É muito fácil afirmar que o PS é um partido de «contas certas» como Costa sempre vem repetindo, mas fica bem mais difícil conseguir esse desiderato quando o país se encontra tão vulnerável a fatores externos internacionais e os equilíbrios orçamentais são obtidos através de uma carga fiscal já de si excessiva para a nossa economia. Por isso, seria absolutamente fundamental estes temas que refiro serem abordados por quem quer continuar a liderar o Governo e, infelizmente, ainda não foi nesta entrevista.

Pressentindo que a bipolarização se aproxima, sobretudo pela perspetiva da mudança política no PSD como tudo o indica dadas as sucessivas derrotas de Rio no Conselho Nacional, quis antecipar-se e vaticinou-a como consequência da convocação das eleições. Curiosamente, Manuel Alegre e Carlos César, cada um representante de fações bem diferentes num PS de largo espetro político, já vieram avisar da necessidade de abrir as portas ao PSD. Costa, sentindo estes recados internos e o risco do PSD sair reforçado das eleições, veio calar estes discursos com a admissão de tal poder suceder, mas aposto ‘singelo contra dobrado’ de que nunca o fará. 

Em conclusão, Costa sente o ‘terreno a fugir debaixo dos pés’ e admite implicitamente que o seu tempo está a chegar ao fim. De um lado, o risco do crescimento de um PSD renovado. Do outro, uma sombra que o começa a ofuscar dentro do PS – um Pedro Nuno Santos que vai trabalhando como uma ‘formiguinha’ para a sua sucessão. Alguém fica surpreendido com a sua obsessão pela maioria absoluta?

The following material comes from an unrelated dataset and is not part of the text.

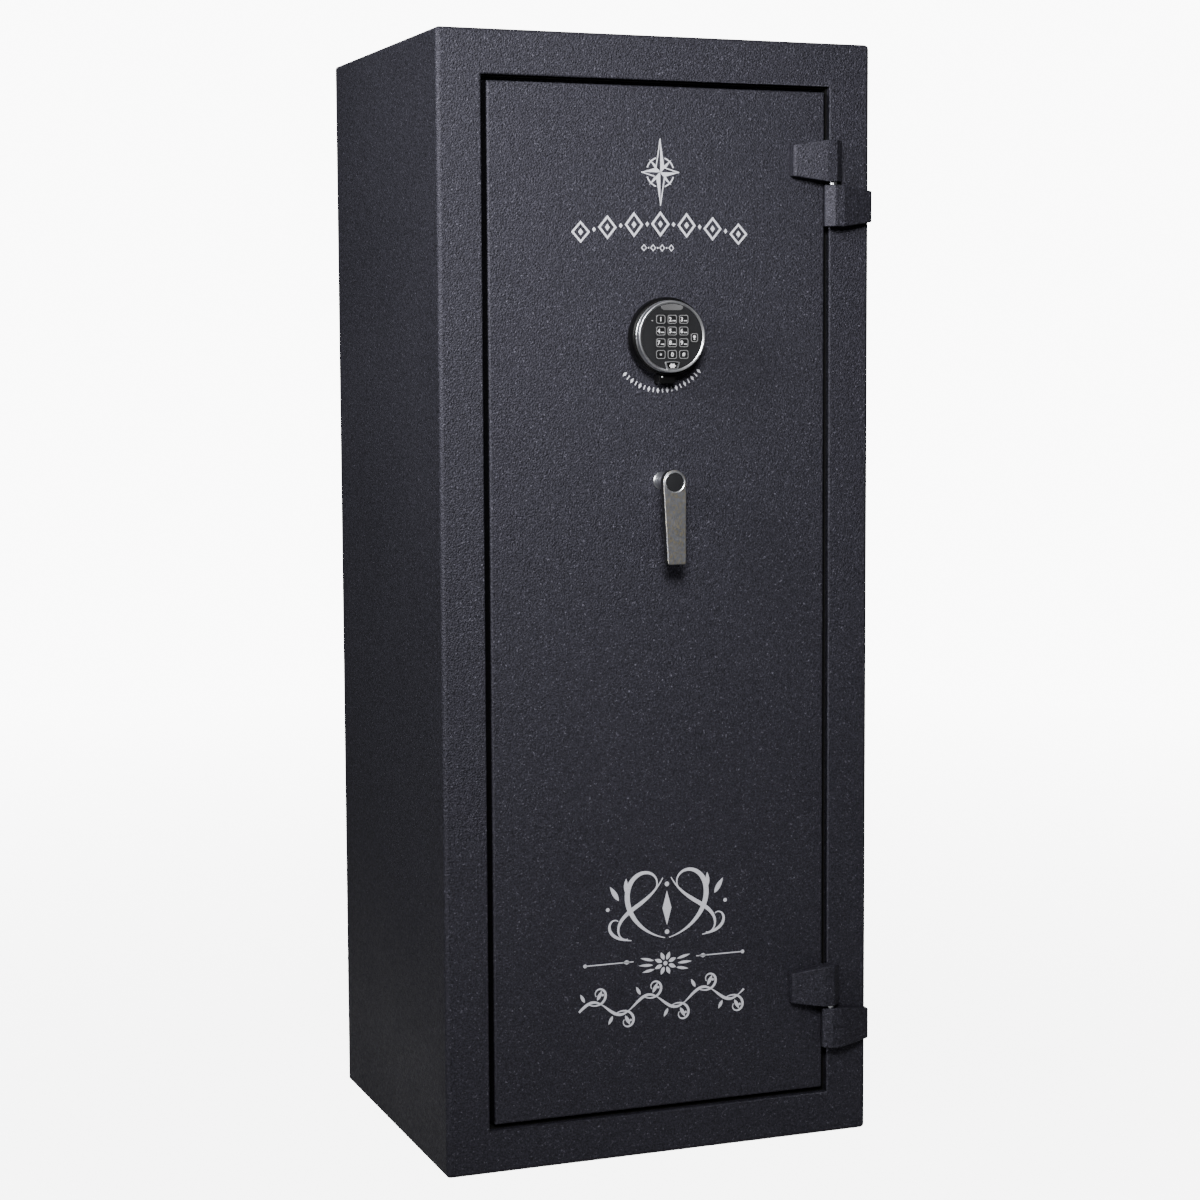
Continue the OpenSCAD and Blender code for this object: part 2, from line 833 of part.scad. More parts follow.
module handle_lever() {
    color("#a3a39f") difference() {
        translate([0, front - handle_out, handle_z]) rotate([-lever_tilt, 0, 0])
            translate([0, lever_t, 0]) rotate([90, 0, 0]) linear_extrude(lever_t) lever_outline();
        deep_bar(0, handle_z, head_r + 0.6, lever_t - handle_out, 1);
        deep_bar(0, handle_z, cap_r, -handle_out - 4, cap_depth - handle_out);
        deep_bar(0, handle_z, shaft_r, shaft_front, 1);
    }
}

module handle_cap() {
    color("#1c1d20") deep_bar(0, handle_z, cap_r, 1 - handle_out, cap_depth - handle_out);
}

module lock_bolt() {
    color("#b08d3c") deep_block(-bolt_w / 2, bolt_w / 2, bolt_depth, bolt_depth + bolt_thick, bolt_lo, bolt_hi);
}

left_side();
right_side();
top_plate();
floor_plate();
back_plate();
front_frame();
heat_seal();
fireboard_lining();
wall_liners();
floor_carpet();
shelf_divider();
shelves();
shelf_clips();
barrel_rest();
stock_rest();
cord_hole_plug();
hinge_frame_leaves();
hinge_pins();
hinge_bearings();
door_skin();
door_fireboard();
door_backing_plate();
hinge_door_leaves();
fixed_deadbars();
boltwork_housing();
guide_studs();
hard_plate();
lock_case();
spindle_bushing();
door_back_panel();
door_pockets();
keypad_housing();
keypad_bezel();
keypad_face();
keypad_light_window();
keypad_cable();
bolt_carriage();
locking_bars();
bolt_rack();
handle_lever();
handle_cap();
handle_hub();
handle_shaft();
handle_pinion();
lock_bolt();
battery_drawer();
battery();
for (i = [0:11])
    key(key_x(i), key_z(i), key_w);
key(light_key[0], light_key[1], light_key_w);  // key_light
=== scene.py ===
"""Gun safe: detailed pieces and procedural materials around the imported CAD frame.

Lengths are in millimetres until a mesh is made. "Out" is the distance in front of the body's front
face; a negative one lies inside the safe.
"""

import cmath
import math

import bmesh
import bpy
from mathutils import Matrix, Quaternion, Vector, noise


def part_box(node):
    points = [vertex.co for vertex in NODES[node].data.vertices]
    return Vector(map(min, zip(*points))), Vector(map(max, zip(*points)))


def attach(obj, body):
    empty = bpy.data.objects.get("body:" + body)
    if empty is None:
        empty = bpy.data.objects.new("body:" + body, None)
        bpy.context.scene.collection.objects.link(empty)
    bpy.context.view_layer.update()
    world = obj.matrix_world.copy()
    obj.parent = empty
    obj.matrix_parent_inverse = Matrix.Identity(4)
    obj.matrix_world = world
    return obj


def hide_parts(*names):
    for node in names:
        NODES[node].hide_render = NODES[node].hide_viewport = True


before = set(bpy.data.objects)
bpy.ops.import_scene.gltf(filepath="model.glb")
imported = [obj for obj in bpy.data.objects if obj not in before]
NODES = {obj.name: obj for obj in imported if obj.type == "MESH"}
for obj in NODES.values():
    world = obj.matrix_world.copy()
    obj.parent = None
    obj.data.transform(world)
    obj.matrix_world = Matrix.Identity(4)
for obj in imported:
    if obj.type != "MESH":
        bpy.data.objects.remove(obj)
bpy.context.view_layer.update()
MM = 0.001


def span(node):
    """Lowest and highest corner of a CAD node, in millimetres."""
    lo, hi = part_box(node)
    return Vector(lo) / MM, Vector(hi) / MM


FRONT = span("left_side")[0].y
BACK = span("left_side")[1].y
HALF_W = span("right_side")[1].x
TOP = span("top_plate")[1].z
STEEL = span("right_side")[1].x - span("right_side")[0].x
FLOOR_T = span("floor_plate")[1].z
DOOR_LO, DOOR_HI = span("door_skin")
FRAME_W = 60
FRAME_H = 58.8
JAMB = 35
STOP_W = 12
STOP_T = 3
KEYPAD_Z = (span("keypad_face")[0].z + span("keypad_face")[1].z) / 2
HANDLE_Z = (span("handle_hub")[0].z + span("handle_hub")[1].z) / 2
HINGE_X = (span("hinge_pins")[0].x + span("hinge_pins")[1].x) / 2
HINGE_OUT = 13
HINGE_GAPS = (185, 1321.5)
HINGE_GAP = 4
KNUCKLE_R = 12.6
LEAF_H = 56


# ---- materials ----

class Shader:
    """A Principled material with small helpers for its nodes."""

    def __init__(self, name, **values):
        self.material = bpy.data.materials.new(name)
        self.material.use_nodes = True
        self.tree = self.material.node_tree
        self.tree.nodes.clear()
        self.bsdf = self.add("ShaderNodeBsdfPrincipled")
        out = self.add("ShaderNodeOutputMaterial")
        self.put(out.inputs["Surface"], self.bsdf.outputs["BSDF"])
        self.place = self.add("ShaderNodeTexCoord").outputs["Object"]
        for key, value in values.items():
            self.put(self.bsdf.inputs[key.replace("_", " ").title().replace("Ior", "IOR")], value)

    def add(self, kind, **inputs):
        node = self.tree.nodes.new(kind)
        for key, value in inputs.items():
            self.put(node.inputs[key.replace("_", " ")], value)
        return node

    def put(self, socket, value):
        if isinstance(value, bpy.types.NodeSocket):
            self.tree.links.new(value, socket)
        else:
            socket.default_value = value

    def stretched(self, *scale):
        return self.add("ShaderNodeMapping", Vector=self.place, Scale=scale).outputs["Vector"]

    def noise(self, scale, detail=2.0, rough=0.55, distort=0.0, at=None):
        node = self.add("ShaderNodeTexNoise", Vector=at or self.place, Scale=scale, Detail=detail,
                        Roughness=rough, Distortion=distort)
        return node.outputs["Fac"]

    def cells(self, scale, smooth=None):
        node = self.add("ShaderNodeTexVoronoi", Vector=self.place, Scale=scale)
        if smooth is not None:
            node.feature = "SMOOTH_F1"
            node.inputs["Smoothness"].default_value = smooth
        return node.outputs["Distance"]

    def wave(self, scale, direction):
        node = self.add("ShaderNodeTexWave", Vector=self.place, Scale=scale, Distortion=0.4)
        node.bands_direction = direction
        return node.outputs["Fac"]

    def ramp(self, fac, *stops):
        node = self.add("ShaderNodeValToRGB", Fac=fac)
        points = node.color_ramp.elements
        while len(points) < len(stops):
            points.new(0.5)
        for point, (position, value) in zip(points, stops):
            point.position = position
            point.color = value if len(value) == 4 else (*value, 1)
        return node.outputs["Color"]

    def level(self, fac, low, high, at_low=0.0, at_high=1.0):
        """fac carried over from one range to another, without passing its ends."""
        return self.add("ShaderNodeMapRange", Value=fac, From_Min=at_low, From_Max=at_high, To_Min=low,
                        To_Max=high).outputs["Result"]

    def math(self, what, a, b):
        node = self.add("ShaderNodeMath")
        node.operation = what
        self.put(node.inputs[0], a)
        self.put(node.inputs[1], b)
        return node.outputs["Value"]

    def total(self, *terms):
        """Sum of values, each with its weight."""
        parts = [self.math("MULTIPLY", value, weight) for value, weight in terms]
        result = parts[0]
        for part in parts[1:]:
            result = self.math("ADD", result, part)
        return result

    def mix(self, fac, a, b):
        node = self.add("ShaderNodeMix")
        node.data_type = "RGBA"
        self.put(node.inputs["Factor"], fac)
        for socket, value in ((node.inputs[6], a), (node.inputs[7], b)):
            self.put(socket, value if isinstance(value, bpy.types.NodeSocket) else (*value, 1))
        return node.outputs[2]

    def bump(self, height, distance, strength):
        return self.add("ShaderNodeBump", Height=height, Distance=distance,
                        Strength=strength).outputs["Normal"]

    def shade(self, colour=None, rough=None, normal=None):
        for name, value in (("Base Color", colour), ("Roughness", rough), ("Normal", normal)):
            if value is not None:
                self.put(self.bsdf.inputs[name], value)
        return self.material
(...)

2. Um destes dias, num almoço de tertúlia, tive a oportunidade de privar com o vice-almirante Gouveia e Melo. Como sucede em todas estas reuniões, o que lá foi dito ficou entre nós, pelo que jamais faria a inconfidência de relatar o que se passou. 

Todos os privilegiados que lá estivemos sentimos estar na presença de um líder, de um organizador nato. Alguém que ousa decidir, sobretudo em momentos de stress, porque alia ao carisma especial uma ‘bagagem’ cultural e um saber obtido de múltiplas experiências. O seu papel no sucesso organizativo da vacinação foi decisivo e agora que terminou a ‘guerra’ com o objetivo atingido de 85% de pessoas vacinadas, já o vimos sem o camuflado que foi toda uma imagem de marca.

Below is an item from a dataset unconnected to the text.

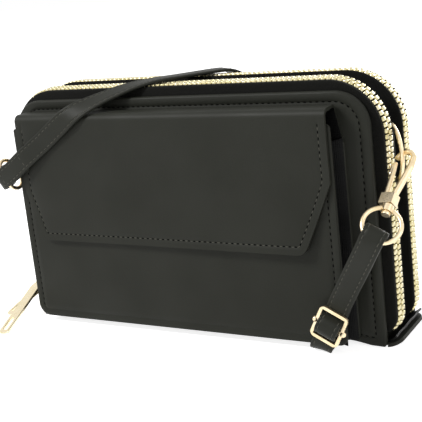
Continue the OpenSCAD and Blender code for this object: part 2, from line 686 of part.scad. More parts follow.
// The length of strap between two points of its line
module strap_piece(first, last) color(leather) {
    end = (last - first) * sides;
    polyhedron([for (i = [first:last]) each ring(line, line_faces, i)], concat([[for (j = [0:sides - 1])
        j]],
        [for (i = [0:last - first - 1]) for (j = [0:sides - 1]) let (a = i * sides, b = a + sides,
            k = (j + 1) % sides)
            each [[a + j, b + j, b + k], [a + j, b + k, a + k]]],
        [[for (j = [sides - 1:-1:0]) end + j]]));
}

// The strap's left end: a tail folded back round the left eye's wire
left_end = [[-80.5, -33.5, 85.4], [-84, -33.5, 83], [-89, -33.6, 79.7], [-92.6, -33.6, 78.2], [-93.8,
    -31.9, 77.6],
    [-94.5, -30, 77.3], [-96.1, -29.4, 76.2], [-97.6, -30.7, 75], [-97.9, -33, 74.8], [-96.8, -34.8, 75.4],
    [-94, -35.3, 76.7], [-88, -35.4, 80], [-80, -35.2, 85.6]];
left_end_faces = [[0.57, 0, -0.82], [0.57, 0, -0.82], [0.57, 0, -0.82], [0.55, 0.04, -0.83], [0.47, 0.12,
    -0.87],
    [0.45, 0.15, -0.88], [0.45, 0.15, -0.88], [0.45, 0.15, -0.88], [0.45, 0.15, -0.88], [0.45, 0.15, -0.88],
    [0.5, 0.08, -0.86], [0.57, 0, -0.82], [0.57, 0, -0.82]];
// Left run: from there up across the front and over the top edge to the back
left_run = [[-74, -34.3, 89.7], [-67, -33.6, 94.4], [-58, -33.5, 100.6], [-51, -33.7, 105.3], [-46.5,
    -32.4, 108.9],
    [-38, -25.6, 112.3], [-30, -20, 115], [-22, -14.6, 117.5], [-14, -9.4, 118.4], [-6.5, -3.2, 118.4],
    [0, 4.2, 118.4], [5, 11, 118.4], [8.4, 15.8, 118.1], [11.5, 20.6, 115.6]];
left_run_faces = [[0.57, 0, -0.82], [0.57, 0, -0.82], [0.57, 0, -0.82], [0.57, -0.08, -0.82], [0.57, -0.5,
    -0.65],
    [0.57, -0.74, -0.35], [0.57, -0.74, -0.35], [0.57, -0.8, -0.15], [0.59, -0.81, 0], [0.69, -0.72, 0],
    [0.77, -0.64, 0], [0.81, -0.59, 0], [0.84, -0.54, 0], [0.86, -0.5, 0.08]];
// Behind the bag: down to the inner strand of the roll
back_fall = [[14.5, 25.6, 110], [18.6, 29.6, 101.5], [26, 32, 87], [34.5, 33.3, 68], [42, 34, 49], [48.5,
    36, 32],
    [52.6, 39.5, 19], [56.6, 46, 10], [60.2, 55, 6], [62.4, 64, 5.3]];
back_fall_faces = [[0.87, -0.42, 0.26], [0.88, -0.28, 0.38], [0.89, -0.12, 0.44], [0.91, -0.03, 0.41],
    [0.93, 0, 0.37],
    [0.93, 0, 0.36], [0.87, 0, 0.49], [0.66, 0, 0.75], [0.3, 0, 0.95], [0, 0, 1]];

// The rest of the strap, doubled and rolled up from its bight, stands on edge behind the bag
roll_at = [32.7, 72, 5.2];
roll_step = 30;
roll_end = coil_turns * 360;
function roll_point(a, r) = roll_at + (r + 2 * coil_pitch * a / 360) * [cos(a), -sin(a), 0];
bight_r = coil_pitch / 2;
bight_angles = [150, 90, 30];
strand_step = 7;
roll_line = concat([for (a = [roll_end:-roll_step:0]) roll_point(a, coil_start_r)],
    [for (a = bight_angles) roll_at + [coil_start_r + bight_r + bight_r * cos(a), bight_r * sin(a), 0]],
    [for (a = [0:roll_step:roll_end]) roll_point(a, coil_start_r + coil_pitch)]);
roll_last = len(roll_line) - 1;
echo("least gap in the roll, mm", min([for (i = [0:roll_last]) for (k = [i + strand_step:1:roll_last])
    norm(roll_line[i] - roll_line[k])]) - strap_t);

// From the roll's outer strand under the base and up behind the slider buckle's lower bar
under_run = [[67.1, 62, 5.2], [67, 54, 5], [67, 48, 4.2], [67, 42, 2.6], [67, 35, 1.2], [67, 20, 0.95],
    [67, 0, 0.95], [67, -20, 0.95], [67, -26, 1], [67.4, -30.6, 1.8], [69, -33, 4.2], [71, -33.4, 8.1]];
under_run_faces = [[0, 0, 1], [0.35, 0, 0.94], [0.7, 0, 0.7], [0.94, 0, 0.3], [1, 0, 0], [1, 0, 0], [1, 0,
    0],
    [1, 0, 0], [1, 0, 0], [0.98, 0, -0.15], [0.92, 0, -0.38], [0.89, 0, -0.45]];
// Right run: over the buckle's middle bar, behind its upper bar, up to the right eye and round its wire
right_run = [[71.9, -33.7, 9.8], [72.3, -35.5, 10.6], [72.7, -37.6, 11.4], [73.5, -38.7, 12.9],
    [74.2, -38.9, 14.3], [74.9, -38.7, 15.7], [75.7, -37.6, 17.2], [76.1, -35.5, 18], [76.5, -33.7, 18.8],
    [77.4, -33.4, 20.5], [79.6, -33.6, 25], [84.9, -36.1, 33.5], [90.6, -38.9, 42.5], [96.5, -42, 51.8],
    [98.9, -42.9, 56], [100.2, -41.8, 58.4], [100.8, -40.4, 59.5], [100.7, -38.7, 59.5], [99.9, -37.5,
        58.3],
    [99, -37.6, 56.8]];
// The sewn end: from the right eye back down behind that run and round the buckle's middle bar
sewn_end = [[97.3, -39, 54], [95.4, -39.4, 50.6], [90.8, -37.1, 43], [85.1, -34.4, 34],
    [79.6, -31.8, 25], [77.4, -31.6, 20.5], [76, -31.8, 17.9], [75.2, -32.5, 16.3], [74.6, -33.1, 15.1],
    [74, -33.4, 13.9], [73.5, -34.2, 12.9], [73.4, -35.5, 12.7], [73.7, -36.6, 13.2], [74.2, -37.1, 14.3],
    [74.8, -36.6, 15.5], [75, -35.4, 15.9]];
right_width = [0.89, 0, -0.45];

// The strap's whole line, and where one length of it ends and the next begins
steps = 3;
left_route = concat(left_end, left_run, back_fall, [roll_line[0]]);
left_faces = concat(left_end_faces, left_run_faces, back_fall_faces, [[0, 0, 1]]);
right_route = concat([roll_line[roll_last]], under_run, right_run, sewn_end);
right_faces = concat([[0, 0, 1]], under_run_faces, [for (p = right_run) right_width], [for (p = sewn_end)
    right_width]);
line = concat(smooth_line(left_route, steps), [for (i = [1:roll_last - 1]) roll_line[i]],
    smooth_line(right_route, steps));
line_faces = concat(smooth_line(left_faces, steps), [for (i = [1:roll_last - 1]) [0, 0, 1]],
    smooth_line(right_faces, steps));
cut_end = steps * (len(left_end) - 1);
cut_top = cut_end + steps * len(left_run);
cut_roll = cut_top + steps * (len(back_fall) + 1);
cut_under = cut_roll + roll_last;
cut_right = cut_under + steps * len(under_run);
cut_sewn = cut_right + steps * len(right_run);
cut_last = cut_sewn + steps * len(sewn_end);
module strap_left_end() strap_piece(0, cut_end);
module strap_left_run() strap_piece(cut_end, cut_top);
module strap_back_fall() strap_piece(cut_top, cut_roll);
module strap_roll() strap_piece(cut_roll, cut_under);
module strap_under_run() strap_piece(cut_under, cut_right);
module strap_right_run() strap_piece(cut_right, cut_sewn);
module strap_sewn_end() strap_piece(cut_sewn, cut_last);

// Slider buckle: a flat frame with a middle bar. Own frame: x across the strap, y along it
buckle_in_w = buckle_w - 2 * buckle_bar;
module buckle_window(low) translate([-buckle_in_w / 2, low, -buckle_bar])
    cube([buckle_in_w, (buckle_l - 3 * buckle_bar) / 2, 2 * buckle_bar]);
module buckle_plan() {
    r = buckle_r;
    square([buckle_w - 2 * r, buckle_l], center = true);
    square([buckle_w, buckle_l - 2 * r], center = true);
    for (x = [-1, 1]) for (y = [-1, 1])
        translate([x * (buckle_w / 2 - r), y * (buckle_l / 2 - r)]) circle(r, $fn = 24);
}
module buckle() {
    difference() {
        translate([0, 0, -buckle_bar / 2]) linear_extrude(buckle_bar) buckle_plan();
        buckle_window(-buckle_l / 2 + buckle_bar);
        buckle_window(buckle_bar / 2);
    }
    for (side = [-1, 1]) translate([side * buckle_w / 2, 0, 0]) sphere(buckle_knob_r, $fn = 24);
}
buckle_lean = 27;
buckle_at = [74.2, -35.2, 14.3];
module slider_buckle() color(rose_gold) translate(buckle_at) rotate([90, buckle_lean, 0]) buckle();

center_divider();
divider_band();
card_slots();
base_panel();
front_board();
back_board();
outer_tape(false);  // front_zip_outer_tape
inner_tape(false);  // front_zip_inner_tape
outer_tape(true);  // back_zip_outer_tape
inner_tape(true);  // back_zip_inner_tape
teeth(false, false);  // front_zip_outer_teeth
teeth(false, true);  // front_zip_inner_teeth
teeth(true, false);  // back_zip_outer_teeth
teeth(true, true);  // back_zip_inner_teeth
zip_end_stops();
front_slider();
back_slider();
front_pull_link();
back_pull_link();
front_pull();
back_pull();
pocket_rear_panel();
pocket_gusset();
pocket_front_panel();
flap_tail();
flap_bridge();
flap_front();
flap_magnet();
pocket_magnet();
ring_tab_right();
ring_tab_left();
d_ring_right();
d_ring_left();
hook_body_right();
hook_body_left();
hook_gate_right();
hook_gate_left();
eye_ring_right();
eye_ring_left();
slider_buckle();
strap_left_end();
strap_left_run();
strap_back_fall();
strap_roll();
strap_under_run();
strap_right_run();
strap_sewn_end();
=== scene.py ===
# %% [markdown]
# # A phone pouch with two zips, a flap pocket and a crossbody strap
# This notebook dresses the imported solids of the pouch. The solids give the sizes and the joints;
# here each piece gets its soft shape, its seams and its finish. Lengths are written in
# millimetres and turned into metres once, when a mesh gets its points.

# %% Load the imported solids
import math

import bmesh
import bpy
import numpy as np
from mathutils import Matrix, Vector


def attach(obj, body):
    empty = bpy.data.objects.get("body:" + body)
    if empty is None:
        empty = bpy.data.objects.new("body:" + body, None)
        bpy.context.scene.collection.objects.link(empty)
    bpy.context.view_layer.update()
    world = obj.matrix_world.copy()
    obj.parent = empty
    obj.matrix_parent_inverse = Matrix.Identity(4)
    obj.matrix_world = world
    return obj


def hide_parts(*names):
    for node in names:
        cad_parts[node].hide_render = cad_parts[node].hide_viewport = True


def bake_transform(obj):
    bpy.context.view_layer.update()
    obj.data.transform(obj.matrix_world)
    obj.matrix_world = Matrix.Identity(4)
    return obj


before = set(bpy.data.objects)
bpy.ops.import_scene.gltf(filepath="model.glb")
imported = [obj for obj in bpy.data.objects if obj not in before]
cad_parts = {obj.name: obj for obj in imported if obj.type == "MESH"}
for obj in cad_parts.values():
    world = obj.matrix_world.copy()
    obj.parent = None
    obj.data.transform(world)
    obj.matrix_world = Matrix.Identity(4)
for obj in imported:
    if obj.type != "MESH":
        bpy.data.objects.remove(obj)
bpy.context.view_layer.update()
MM, MM_PER_CM = 0.001, 10

# %% [markdown]
# ## The camera
# The photographer stood in front of the pouch, a little to its right and above it, with a long
# lens. The camera's three axes were worked out from the straight edges of the boards, so they are
# written here as they are: where right, up and back point in the pouch's own frame.

# %% Camera
camera_data = bpy.data.cameras.new("camera")
camera = bpy.data.objects.new("camera", camera_data)
bpy.context.scene.collection.objects.link(camera)
bpy.context.scene.camera = camera
camera_axes = [(0.8621, 0.4931, -0.1166), (-0.0282, 0.2764, 0.9606), (0.5059, -0.8249, 0.2522)]
camera_place = Matrix.Translation((0.2417, -0.3940, 0.1755))
camera.matrix_world = camera_place @ Matrix(camera_axes).transposed().to_4x4()
camera_data.sensor_width = 36
camera_data.lens = 84.88
camera_data.shift_x = 0.0070
camera_data.shift_y = -0.0115
camera_data.clip_start = 0.01
print("camera", [round(c, 3) for c in camera.location])

# %% [markdown]
# ## Helpers for meshes
# Most leather pieces start from one of two primitives. A flat cut piece starts as a disc whose
# points are moved to the pattern's rounded edge; it is cut into cells and extruded, and its faces
# are moved to their depths. A strip or a bent sheet starts as a grid whose rows are laid along a
# path, and gets its thickness and soft edges from modifiers.

# %% Small mesh helpers
def deselect():
    if bpy.context.object and bpy.context.object.mode != "OBJECT":
        bpy.ops.object.mode_set(mode="OBJECT")
    bpy.ops.object.select_all(action="DESELECT")


def only(piece):
    deselect()
    piece.select_set(True)
    bpy.context.view_layer.objects.active = piece
    return piece


def edit(piece):
    """Opens a piece for editing, with all of it selected."""
    only(piece)
    bpy.ops.object.mode_set(mode="EDIT")
    bpy.ops.mesh.select_all(action="SELECT")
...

Curiosamente, ou talvez não, começa a sentir-se a sua falta na continuidade da vacinação. O meu pai dizia-me que «uma mesa bem posta ensina a comer» e torna-se visível que a organização que ele deixou se vai desfazendo. Aqui ou ali, começam a surgir queixas, sobretudo de idosos, a lamentarem-se de estarem horas à espera, ou por faltarem vacinas ou apenas porque nem percebem a razão de tais demoras.

Como se viu e ouviu durante largos meses, a vacinação portuguesa foi um sucesso a nível mundial. De uma maneira geral, não ouvimos quaisquer queixas de que os funcionários seriam incompetentes ou improdutivos, pelo contrário – enquanto coletivo nacional, sentimos justificado orgulho do sucesso deste projeto. Quando se falar na vacinação em 2021, o nome de Gouveia e Melo será sempre recordado, confirmando a importância das (boas) lideranças.

3. Lagarde veio afirmar ser muito improvável que os juros subam em 2022, no discurso comemorativo do 175.º aniversário do Banco de Portugal. Quando a inflação começa a disparar nos principais países europeus e não dá sinais de abrandar, quando o vice-presidente do FED (Richard Clarida) admite a subida das taxas de juro nos Estados Unidos, esta declaração de Lagarde visando acalmar os mercados, soa mais a um desejo que uma promessa. Cuida-te, Portugal!